— GIVEN DATA —
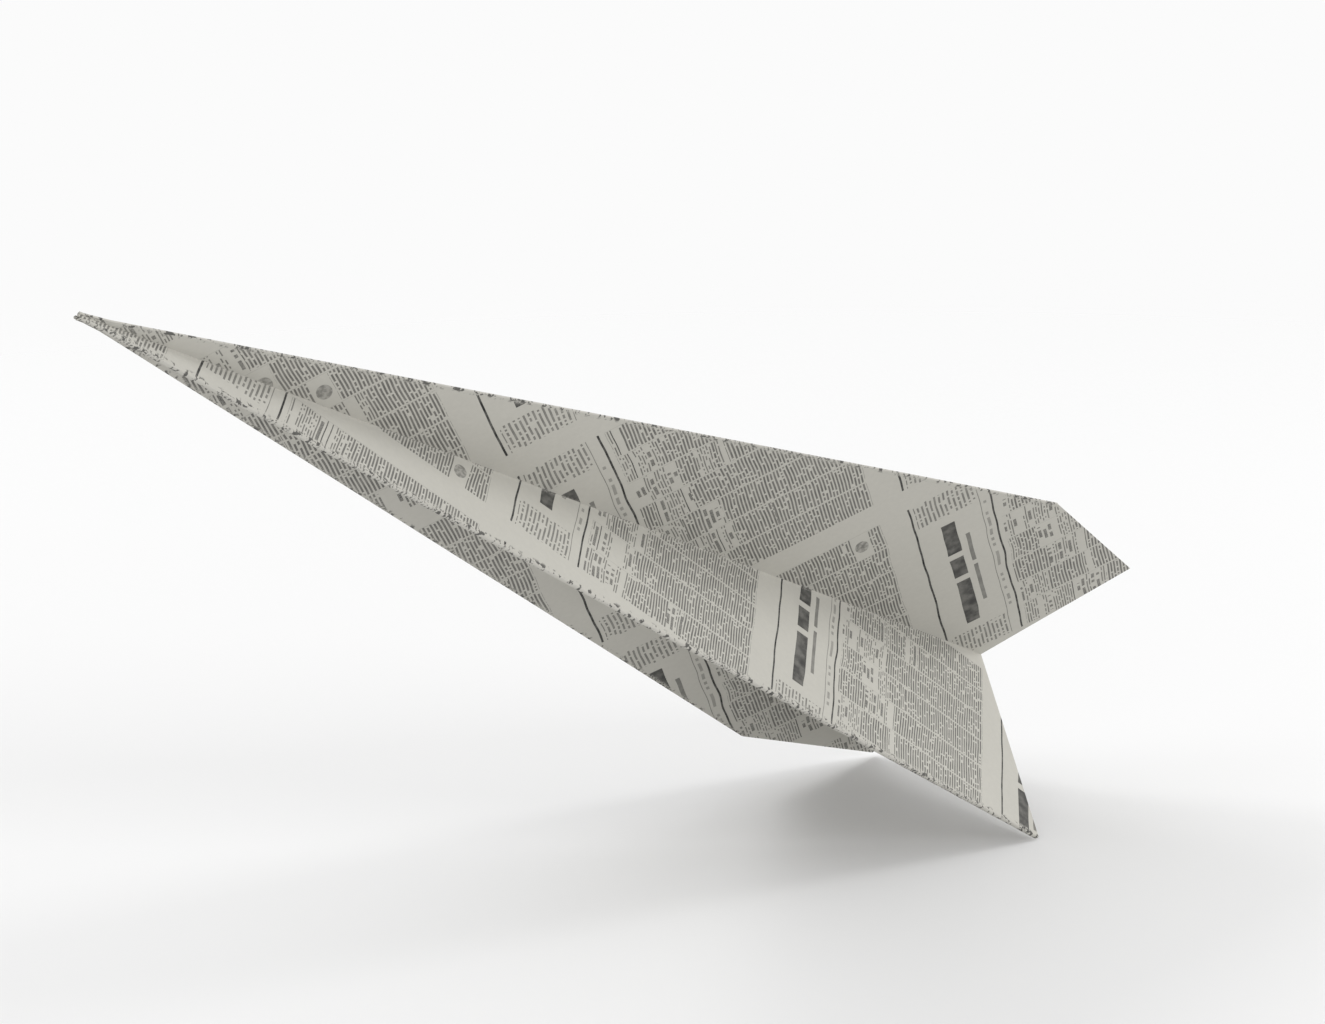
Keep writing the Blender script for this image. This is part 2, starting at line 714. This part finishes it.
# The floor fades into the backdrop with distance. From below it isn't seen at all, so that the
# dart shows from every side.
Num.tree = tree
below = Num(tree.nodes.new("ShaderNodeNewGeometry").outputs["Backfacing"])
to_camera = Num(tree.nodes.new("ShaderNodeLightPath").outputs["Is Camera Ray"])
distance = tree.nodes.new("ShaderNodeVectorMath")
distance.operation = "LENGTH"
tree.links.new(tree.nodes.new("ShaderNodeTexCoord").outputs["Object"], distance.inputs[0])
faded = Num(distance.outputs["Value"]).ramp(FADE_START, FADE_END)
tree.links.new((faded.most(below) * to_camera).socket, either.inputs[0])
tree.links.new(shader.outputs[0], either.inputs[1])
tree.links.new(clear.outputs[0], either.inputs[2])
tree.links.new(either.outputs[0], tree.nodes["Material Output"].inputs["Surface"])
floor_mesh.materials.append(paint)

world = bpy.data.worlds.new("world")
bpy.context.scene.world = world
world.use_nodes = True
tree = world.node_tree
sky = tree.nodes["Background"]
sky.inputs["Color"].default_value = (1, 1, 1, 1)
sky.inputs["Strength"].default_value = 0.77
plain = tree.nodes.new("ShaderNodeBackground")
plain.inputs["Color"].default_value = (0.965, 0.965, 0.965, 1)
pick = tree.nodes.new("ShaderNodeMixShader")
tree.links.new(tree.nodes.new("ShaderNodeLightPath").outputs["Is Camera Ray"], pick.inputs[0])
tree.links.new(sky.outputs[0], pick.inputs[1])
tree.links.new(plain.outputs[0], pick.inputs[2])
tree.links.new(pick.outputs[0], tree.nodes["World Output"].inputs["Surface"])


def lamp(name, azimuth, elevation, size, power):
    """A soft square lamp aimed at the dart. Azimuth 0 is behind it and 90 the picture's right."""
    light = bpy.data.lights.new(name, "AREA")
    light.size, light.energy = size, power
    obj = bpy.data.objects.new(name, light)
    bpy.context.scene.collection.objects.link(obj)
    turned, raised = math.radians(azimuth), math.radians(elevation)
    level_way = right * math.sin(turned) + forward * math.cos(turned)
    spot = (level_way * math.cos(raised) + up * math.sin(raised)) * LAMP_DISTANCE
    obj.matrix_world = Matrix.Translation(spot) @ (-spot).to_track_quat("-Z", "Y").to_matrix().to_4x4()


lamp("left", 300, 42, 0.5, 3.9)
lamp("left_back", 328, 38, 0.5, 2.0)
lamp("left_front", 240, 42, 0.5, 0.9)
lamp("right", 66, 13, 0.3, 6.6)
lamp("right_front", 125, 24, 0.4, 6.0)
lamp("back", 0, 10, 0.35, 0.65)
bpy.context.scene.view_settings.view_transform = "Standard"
* * *
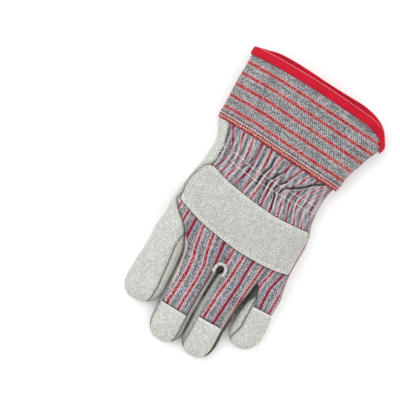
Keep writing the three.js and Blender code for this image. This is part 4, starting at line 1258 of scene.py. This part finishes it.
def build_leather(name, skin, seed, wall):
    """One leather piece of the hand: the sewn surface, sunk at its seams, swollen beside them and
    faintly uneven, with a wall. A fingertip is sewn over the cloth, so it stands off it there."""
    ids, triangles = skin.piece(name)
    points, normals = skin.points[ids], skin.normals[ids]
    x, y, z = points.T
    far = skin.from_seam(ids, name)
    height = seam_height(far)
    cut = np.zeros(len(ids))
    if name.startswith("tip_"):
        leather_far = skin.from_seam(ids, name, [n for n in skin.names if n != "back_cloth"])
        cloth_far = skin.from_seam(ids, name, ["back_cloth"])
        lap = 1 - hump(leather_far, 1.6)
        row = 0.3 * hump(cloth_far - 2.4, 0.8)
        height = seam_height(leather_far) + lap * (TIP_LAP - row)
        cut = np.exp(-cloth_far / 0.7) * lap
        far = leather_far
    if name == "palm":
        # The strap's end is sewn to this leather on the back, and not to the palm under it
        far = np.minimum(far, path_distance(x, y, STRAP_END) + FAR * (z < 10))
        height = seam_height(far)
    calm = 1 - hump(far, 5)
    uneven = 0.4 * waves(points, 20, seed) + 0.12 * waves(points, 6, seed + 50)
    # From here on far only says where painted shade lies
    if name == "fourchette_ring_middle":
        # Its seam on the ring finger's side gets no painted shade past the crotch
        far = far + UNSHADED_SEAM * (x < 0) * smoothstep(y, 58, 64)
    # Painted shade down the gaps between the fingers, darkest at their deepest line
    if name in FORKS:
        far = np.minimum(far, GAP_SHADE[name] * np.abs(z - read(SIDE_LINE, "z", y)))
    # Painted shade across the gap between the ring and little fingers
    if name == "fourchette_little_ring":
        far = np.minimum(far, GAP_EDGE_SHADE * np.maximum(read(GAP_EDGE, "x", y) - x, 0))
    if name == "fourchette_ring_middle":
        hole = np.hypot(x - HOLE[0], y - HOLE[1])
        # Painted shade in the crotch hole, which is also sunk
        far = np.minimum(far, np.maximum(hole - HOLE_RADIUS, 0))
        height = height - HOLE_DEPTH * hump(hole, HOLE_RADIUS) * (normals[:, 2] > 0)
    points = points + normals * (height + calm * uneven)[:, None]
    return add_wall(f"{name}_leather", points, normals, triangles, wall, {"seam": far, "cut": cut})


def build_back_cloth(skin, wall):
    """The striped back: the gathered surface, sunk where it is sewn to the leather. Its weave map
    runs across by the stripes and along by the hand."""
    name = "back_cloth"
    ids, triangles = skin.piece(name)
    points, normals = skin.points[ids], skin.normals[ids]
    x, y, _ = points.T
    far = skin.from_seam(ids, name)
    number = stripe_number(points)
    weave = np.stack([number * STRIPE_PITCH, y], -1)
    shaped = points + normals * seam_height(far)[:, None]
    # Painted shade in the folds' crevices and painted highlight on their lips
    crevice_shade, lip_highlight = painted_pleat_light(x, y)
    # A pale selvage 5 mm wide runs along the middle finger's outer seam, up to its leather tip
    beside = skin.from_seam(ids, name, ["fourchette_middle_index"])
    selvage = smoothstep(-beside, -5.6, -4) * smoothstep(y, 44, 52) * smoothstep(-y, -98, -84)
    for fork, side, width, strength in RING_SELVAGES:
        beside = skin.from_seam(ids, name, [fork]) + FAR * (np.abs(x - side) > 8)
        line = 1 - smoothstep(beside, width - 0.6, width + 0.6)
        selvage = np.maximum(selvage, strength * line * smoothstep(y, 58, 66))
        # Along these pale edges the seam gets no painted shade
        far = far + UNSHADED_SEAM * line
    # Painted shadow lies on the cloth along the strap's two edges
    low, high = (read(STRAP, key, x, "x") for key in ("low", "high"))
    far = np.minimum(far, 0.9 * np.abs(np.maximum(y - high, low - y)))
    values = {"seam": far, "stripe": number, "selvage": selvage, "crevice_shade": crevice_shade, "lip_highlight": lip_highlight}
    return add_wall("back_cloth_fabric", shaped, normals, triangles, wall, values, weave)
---
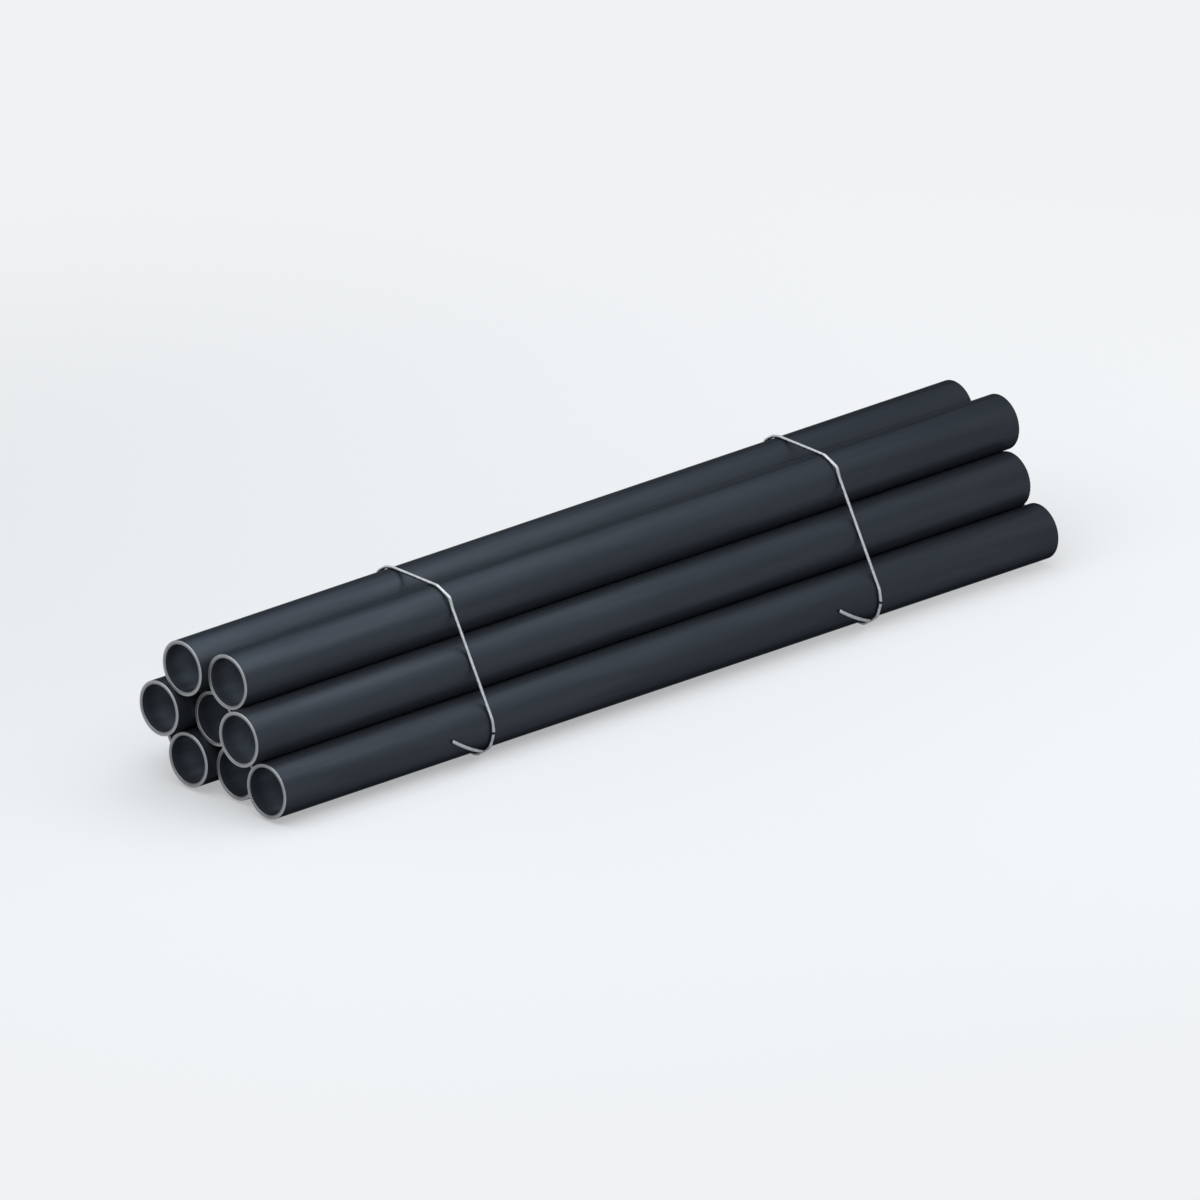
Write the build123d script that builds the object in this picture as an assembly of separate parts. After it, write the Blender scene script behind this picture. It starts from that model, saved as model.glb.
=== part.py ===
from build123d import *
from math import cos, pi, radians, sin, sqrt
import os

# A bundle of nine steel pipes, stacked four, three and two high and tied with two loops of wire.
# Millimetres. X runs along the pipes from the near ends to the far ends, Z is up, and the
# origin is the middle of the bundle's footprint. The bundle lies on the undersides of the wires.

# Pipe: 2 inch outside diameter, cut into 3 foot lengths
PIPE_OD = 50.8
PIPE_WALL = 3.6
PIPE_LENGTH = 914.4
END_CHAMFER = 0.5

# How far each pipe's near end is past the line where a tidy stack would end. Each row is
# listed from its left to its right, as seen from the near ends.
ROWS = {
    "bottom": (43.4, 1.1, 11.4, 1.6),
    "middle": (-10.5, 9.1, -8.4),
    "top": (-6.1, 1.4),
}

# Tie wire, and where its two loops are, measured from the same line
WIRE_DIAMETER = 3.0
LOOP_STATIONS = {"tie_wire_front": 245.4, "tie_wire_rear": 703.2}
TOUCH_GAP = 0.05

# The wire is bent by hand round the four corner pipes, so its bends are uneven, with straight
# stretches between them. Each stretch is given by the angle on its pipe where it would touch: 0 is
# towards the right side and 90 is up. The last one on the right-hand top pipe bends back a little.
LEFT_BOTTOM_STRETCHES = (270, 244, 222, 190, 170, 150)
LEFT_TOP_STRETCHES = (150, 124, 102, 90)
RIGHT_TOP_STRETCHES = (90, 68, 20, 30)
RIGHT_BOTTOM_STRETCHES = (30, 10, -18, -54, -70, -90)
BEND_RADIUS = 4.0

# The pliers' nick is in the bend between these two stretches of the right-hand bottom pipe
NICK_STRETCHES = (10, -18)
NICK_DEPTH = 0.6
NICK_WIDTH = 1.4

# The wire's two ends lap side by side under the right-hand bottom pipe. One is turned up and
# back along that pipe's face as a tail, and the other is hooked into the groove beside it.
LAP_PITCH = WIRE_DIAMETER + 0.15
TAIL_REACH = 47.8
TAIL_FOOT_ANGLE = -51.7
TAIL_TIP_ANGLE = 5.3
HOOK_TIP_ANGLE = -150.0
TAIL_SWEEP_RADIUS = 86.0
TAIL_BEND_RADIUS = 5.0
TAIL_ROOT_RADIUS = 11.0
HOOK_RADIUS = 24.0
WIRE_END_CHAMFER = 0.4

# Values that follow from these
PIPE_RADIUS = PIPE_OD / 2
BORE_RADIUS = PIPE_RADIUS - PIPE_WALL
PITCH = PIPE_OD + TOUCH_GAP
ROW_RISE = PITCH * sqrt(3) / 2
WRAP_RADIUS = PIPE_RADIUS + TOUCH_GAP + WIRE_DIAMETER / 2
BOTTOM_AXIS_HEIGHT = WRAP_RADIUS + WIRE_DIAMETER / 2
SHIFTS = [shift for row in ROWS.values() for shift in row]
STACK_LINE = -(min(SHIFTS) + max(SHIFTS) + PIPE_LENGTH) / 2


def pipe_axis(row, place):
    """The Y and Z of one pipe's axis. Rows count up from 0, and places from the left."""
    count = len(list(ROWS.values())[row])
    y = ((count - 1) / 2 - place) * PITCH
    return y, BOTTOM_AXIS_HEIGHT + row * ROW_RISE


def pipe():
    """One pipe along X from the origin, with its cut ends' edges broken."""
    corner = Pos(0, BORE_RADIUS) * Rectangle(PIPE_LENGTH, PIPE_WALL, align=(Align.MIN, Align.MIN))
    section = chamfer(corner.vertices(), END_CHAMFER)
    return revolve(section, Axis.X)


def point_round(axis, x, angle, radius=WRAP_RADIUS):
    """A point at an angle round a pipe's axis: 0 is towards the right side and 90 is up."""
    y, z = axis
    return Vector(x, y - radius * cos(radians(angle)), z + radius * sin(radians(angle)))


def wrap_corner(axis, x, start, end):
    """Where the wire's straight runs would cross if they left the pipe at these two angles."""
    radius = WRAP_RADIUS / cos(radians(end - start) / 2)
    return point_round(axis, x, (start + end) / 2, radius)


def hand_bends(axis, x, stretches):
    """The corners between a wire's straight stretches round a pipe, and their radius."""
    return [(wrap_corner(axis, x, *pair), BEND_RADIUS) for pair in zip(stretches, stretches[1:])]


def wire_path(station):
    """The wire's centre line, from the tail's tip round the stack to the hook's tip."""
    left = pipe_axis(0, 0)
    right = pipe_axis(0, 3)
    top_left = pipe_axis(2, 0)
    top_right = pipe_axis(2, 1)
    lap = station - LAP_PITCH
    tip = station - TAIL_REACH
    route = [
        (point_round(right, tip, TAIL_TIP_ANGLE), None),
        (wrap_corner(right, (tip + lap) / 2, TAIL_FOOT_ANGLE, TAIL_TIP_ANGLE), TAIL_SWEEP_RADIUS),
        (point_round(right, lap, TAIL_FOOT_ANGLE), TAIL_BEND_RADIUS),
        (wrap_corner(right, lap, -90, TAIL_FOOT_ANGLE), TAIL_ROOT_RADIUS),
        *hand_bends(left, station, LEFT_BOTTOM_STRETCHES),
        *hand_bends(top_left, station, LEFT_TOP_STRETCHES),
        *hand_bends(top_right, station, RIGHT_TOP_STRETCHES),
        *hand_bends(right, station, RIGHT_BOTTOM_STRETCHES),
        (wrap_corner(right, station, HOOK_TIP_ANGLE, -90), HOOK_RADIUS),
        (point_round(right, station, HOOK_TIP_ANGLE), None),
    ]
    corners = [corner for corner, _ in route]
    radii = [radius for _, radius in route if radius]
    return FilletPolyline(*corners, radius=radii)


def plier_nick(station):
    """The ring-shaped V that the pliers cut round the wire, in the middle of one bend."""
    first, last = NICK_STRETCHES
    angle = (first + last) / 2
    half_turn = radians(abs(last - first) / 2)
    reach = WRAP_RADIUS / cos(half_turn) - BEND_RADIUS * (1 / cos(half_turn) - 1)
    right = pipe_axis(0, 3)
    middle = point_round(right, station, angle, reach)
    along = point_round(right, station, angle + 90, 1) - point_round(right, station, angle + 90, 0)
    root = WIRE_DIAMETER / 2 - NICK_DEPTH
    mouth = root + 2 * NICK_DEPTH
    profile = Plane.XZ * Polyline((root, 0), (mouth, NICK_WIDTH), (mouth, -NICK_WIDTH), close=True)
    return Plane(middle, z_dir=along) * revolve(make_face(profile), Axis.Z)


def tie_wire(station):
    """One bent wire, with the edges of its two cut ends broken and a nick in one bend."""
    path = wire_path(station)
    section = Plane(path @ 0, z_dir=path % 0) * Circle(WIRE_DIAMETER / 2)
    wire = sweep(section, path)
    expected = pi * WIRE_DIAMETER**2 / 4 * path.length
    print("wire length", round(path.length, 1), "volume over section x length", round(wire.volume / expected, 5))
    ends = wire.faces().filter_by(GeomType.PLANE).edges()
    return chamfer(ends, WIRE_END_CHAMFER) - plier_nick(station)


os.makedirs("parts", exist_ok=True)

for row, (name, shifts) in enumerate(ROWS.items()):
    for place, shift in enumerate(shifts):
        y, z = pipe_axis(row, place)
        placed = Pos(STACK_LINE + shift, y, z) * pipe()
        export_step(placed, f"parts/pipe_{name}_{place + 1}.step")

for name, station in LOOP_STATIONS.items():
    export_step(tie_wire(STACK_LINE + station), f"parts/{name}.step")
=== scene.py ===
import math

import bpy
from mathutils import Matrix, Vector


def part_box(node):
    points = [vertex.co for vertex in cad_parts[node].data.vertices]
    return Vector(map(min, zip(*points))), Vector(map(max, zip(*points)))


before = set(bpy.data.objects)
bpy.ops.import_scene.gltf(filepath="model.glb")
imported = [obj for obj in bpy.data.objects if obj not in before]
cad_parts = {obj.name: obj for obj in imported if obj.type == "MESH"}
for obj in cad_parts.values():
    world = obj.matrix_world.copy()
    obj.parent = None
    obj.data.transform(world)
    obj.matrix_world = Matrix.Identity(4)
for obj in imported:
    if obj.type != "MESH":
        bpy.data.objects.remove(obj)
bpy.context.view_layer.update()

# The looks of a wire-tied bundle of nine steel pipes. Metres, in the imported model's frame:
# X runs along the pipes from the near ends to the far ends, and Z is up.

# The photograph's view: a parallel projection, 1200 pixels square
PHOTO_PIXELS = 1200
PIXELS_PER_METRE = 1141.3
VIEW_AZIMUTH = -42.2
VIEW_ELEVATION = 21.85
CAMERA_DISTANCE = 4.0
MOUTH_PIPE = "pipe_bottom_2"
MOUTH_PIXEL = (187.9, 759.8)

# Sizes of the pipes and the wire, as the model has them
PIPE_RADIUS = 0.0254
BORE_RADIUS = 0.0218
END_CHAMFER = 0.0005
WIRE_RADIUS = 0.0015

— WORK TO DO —
Above are the records; print exactly the lines from the line with "obj.data.transform(world)" to the line with "bpy.context.view_layer.update()", including both, and nothing else.

— TASK RESULT —
    obj.data.transform(world)
    obj.matrix_world = Matrix.Identity(4)
for obj in imported:
    if obj.type != "MESH":
        bpy.data.objects.remove(obj)
bpy.context.view_layer.update()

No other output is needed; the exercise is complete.